On the picture two almost parallel bridges in the valley of the river Le Reyran, north of Fréjus (France), one replacing the other because of stability problems.
7. Siphon
Where a valley to be crossed was too deep or too big for a bridge, a siphon was built. The aqueduct water ran into a distribution tank, often called header basin. A row of parallel (lead) pipes (e.g. 9) left the other side of the tank and descended into the valley, crossed the bottom on a so called 'venter' bridge and climbed up to the other side to the 'receiving' basin from which the water continued in a masonry channel to its destination.

Photo: The receiving basin of the Brévenne siphon, part of the Brévenne aqueduct of Lyon (France).
8. Substruction
Sometimes extra walls were built to get the right level for the conduit. This was only done for a height less that 2 meter.

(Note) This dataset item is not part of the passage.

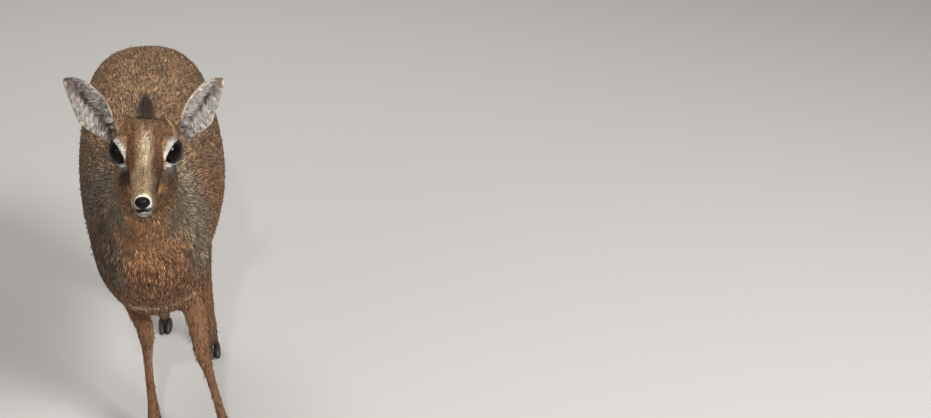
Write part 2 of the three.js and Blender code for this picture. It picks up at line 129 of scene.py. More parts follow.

Photo: Substruction in Soucieu in the Gier aqueduct of Lyon (France).
9. Arcade
To get the aqueduct on a higher position than 2 meters, a series of arches was built. The best know examples are found in the area of Rome

Photo: The double aqueduct Aquae Claudia and Anio Novus in the archaeological park near Romavecchie, 15 km SE of Rome (Italy).
10. Distribution basin
At the end of a gravity flow aqueduct a distribution basin (castellum divisorium) was built, located in the upper part of a town or near a villa. Vitruvius made a description of such a basin, but the few basins which were excavated had different characteristics (!).

Photo: The well-known water distribution basin in Nîmes (France).
11.Water distribution
From the distribution basin the water was led by means of lead or terracotta pipes to street fountains, baths buildings, ornamental fountains (nymphaea) and sometimes to private users. In some cases the water in the town was first subdivided in second order castella and from there on it ran to its users.

Photo: One of the street side fountains along the main road of Gerasa (Jerash, Jordan).